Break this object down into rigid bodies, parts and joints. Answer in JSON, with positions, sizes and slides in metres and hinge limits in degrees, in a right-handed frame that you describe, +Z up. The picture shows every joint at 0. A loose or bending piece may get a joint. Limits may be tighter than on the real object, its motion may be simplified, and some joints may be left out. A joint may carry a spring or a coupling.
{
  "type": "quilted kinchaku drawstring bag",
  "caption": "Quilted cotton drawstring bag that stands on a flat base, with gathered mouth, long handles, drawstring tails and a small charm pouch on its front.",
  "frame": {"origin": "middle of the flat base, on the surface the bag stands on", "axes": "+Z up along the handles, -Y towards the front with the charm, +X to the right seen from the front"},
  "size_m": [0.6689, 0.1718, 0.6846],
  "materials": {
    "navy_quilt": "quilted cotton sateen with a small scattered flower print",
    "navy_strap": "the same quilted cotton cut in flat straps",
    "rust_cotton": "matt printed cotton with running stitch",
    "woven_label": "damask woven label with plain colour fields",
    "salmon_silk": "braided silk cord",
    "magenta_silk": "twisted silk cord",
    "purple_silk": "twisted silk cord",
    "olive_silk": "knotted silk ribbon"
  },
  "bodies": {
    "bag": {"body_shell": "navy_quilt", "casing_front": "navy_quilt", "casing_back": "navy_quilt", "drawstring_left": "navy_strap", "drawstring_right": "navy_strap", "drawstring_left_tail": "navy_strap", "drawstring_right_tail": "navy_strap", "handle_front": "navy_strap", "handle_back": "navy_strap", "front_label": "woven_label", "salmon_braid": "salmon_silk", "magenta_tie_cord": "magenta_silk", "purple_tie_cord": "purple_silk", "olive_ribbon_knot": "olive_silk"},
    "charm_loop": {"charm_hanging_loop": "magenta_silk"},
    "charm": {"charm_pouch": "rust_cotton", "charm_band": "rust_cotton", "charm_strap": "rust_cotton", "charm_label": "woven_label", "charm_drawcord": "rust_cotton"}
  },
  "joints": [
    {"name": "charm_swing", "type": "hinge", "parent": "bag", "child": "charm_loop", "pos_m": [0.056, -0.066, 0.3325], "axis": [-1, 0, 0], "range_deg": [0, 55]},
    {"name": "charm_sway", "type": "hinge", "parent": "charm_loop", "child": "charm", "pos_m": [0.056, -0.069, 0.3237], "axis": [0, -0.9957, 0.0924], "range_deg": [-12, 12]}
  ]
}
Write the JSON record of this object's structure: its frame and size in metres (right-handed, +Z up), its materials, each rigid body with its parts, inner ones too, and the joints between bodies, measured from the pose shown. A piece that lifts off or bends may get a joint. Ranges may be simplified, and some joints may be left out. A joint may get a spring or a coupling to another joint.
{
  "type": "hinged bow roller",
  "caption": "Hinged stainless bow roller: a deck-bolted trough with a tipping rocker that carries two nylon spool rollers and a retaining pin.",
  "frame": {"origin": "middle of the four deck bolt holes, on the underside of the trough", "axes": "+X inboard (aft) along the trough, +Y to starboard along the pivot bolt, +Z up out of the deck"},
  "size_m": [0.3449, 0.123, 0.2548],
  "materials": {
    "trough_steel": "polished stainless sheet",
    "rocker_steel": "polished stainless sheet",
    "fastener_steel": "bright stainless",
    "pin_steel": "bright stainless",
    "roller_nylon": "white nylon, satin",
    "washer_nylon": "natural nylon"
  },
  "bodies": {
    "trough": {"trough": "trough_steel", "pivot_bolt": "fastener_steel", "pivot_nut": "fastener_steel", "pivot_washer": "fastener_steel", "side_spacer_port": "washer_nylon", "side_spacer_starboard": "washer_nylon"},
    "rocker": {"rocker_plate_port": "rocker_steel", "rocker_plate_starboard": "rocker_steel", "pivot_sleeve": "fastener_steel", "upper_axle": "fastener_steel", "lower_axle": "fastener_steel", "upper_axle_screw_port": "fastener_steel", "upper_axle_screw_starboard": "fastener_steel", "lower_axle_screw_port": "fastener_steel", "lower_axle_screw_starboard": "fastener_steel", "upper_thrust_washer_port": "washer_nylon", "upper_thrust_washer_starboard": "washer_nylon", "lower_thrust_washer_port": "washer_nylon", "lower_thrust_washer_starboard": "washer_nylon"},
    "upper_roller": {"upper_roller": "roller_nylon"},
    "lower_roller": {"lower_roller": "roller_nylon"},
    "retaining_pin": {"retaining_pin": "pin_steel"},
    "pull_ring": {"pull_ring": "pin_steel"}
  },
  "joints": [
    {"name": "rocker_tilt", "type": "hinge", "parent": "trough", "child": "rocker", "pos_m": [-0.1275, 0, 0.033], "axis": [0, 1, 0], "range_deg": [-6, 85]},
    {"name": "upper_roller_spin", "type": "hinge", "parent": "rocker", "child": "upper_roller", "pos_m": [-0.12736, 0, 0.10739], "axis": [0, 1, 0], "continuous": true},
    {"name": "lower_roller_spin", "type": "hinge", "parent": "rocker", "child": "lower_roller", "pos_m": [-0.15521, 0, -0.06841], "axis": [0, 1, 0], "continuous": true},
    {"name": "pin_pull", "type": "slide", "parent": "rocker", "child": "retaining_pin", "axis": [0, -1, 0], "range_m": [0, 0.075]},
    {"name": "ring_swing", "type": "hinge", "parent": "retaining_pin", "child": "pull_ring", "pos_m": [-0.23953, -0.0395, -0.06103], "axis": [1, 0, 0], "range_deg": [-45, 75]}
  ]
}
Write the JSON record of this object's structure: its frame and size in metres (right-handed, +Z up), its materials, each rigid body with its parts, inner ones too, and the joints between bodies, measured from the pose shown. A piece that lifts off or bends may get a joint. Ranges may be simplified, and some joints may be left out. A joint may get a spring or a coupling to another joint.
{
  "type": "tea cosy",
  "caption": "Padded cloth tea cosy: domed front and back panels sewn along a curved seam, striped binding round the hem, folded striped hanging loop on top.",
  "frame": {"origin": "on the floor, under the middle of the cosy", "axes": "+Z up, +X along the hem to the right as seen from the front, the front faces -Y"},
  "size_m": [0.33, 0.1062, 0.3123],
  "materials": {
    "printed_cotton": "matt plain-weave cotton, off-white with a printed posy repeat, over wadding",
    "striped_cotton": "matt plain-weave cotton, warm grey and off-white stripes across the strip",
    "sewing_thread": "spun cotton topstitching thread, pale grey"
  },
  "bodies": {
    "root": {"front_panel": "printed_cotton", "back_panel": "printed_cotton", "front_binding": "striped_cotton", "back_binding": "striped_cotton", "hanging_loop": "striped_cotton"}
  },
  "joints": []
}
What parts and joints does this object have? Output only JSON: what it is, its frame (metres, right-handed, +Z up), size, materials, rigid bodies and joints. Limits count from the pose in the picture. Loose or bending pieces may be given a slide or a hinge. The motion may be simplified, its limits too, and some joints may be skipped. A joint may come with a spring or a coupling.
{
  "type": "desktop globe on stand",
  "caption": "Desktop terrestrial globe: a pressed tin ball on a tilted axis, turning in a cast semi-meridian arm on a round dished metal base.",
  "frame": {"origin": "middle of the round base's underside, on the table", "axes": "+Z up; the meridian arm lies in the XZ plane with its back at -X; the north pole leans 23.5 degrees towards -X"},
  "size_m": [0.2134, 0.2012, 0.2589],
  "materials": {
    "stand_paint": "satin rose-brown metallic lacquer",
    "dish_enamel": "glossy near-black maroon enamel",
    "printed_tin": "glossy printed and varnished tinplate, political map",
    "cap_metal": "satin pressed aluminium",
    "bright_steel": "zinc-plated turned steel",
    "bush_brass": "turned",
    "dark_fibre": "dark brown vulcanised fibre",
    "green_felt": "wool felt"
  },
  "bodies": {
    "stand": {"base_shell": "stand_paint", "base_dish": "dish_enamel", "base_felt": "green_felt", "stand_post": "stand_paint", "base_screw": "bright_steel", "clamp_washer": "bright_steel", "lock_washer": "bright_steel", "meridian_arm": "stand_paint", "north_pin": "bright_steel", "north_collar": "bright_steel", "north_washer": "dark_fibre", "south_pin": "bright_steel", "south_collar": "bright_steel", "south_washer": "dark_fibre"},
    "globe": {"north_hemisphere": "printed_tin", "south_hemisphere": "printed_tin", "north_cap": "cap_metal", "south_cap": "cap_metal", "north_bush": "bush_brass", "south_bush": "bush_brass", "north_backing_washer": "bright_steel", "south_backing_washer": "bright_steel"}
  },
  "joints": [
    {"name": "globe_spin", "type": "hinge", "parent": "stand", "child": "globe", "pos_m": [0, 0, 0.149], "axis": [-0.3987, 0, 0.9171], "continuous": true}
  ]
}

▸ **Given exercise**
Write down every line of the data above that includes the string "degrees".

▸ **Right answer**
Break this object down into rigid bodies, parts and joints. Answer in JSON, with positions, sizes and slides in metres and hinge limits in degrees, in a right-handed frame that you describe, +Z up. The picture shows every joint at 0. A loose or bending piece may get a joint. Limits may be tighter than on the real object, its motion may be simplified, and some joints may be left out. A joint may carry a spring or a coupling.
  "frame": {"origin": "middle of the round base's underside, on the table", "axes": "+Z up; the meridian arm lies in the XZ plane with its back at -X; the north pole leans 23.5 degrees towards -X"},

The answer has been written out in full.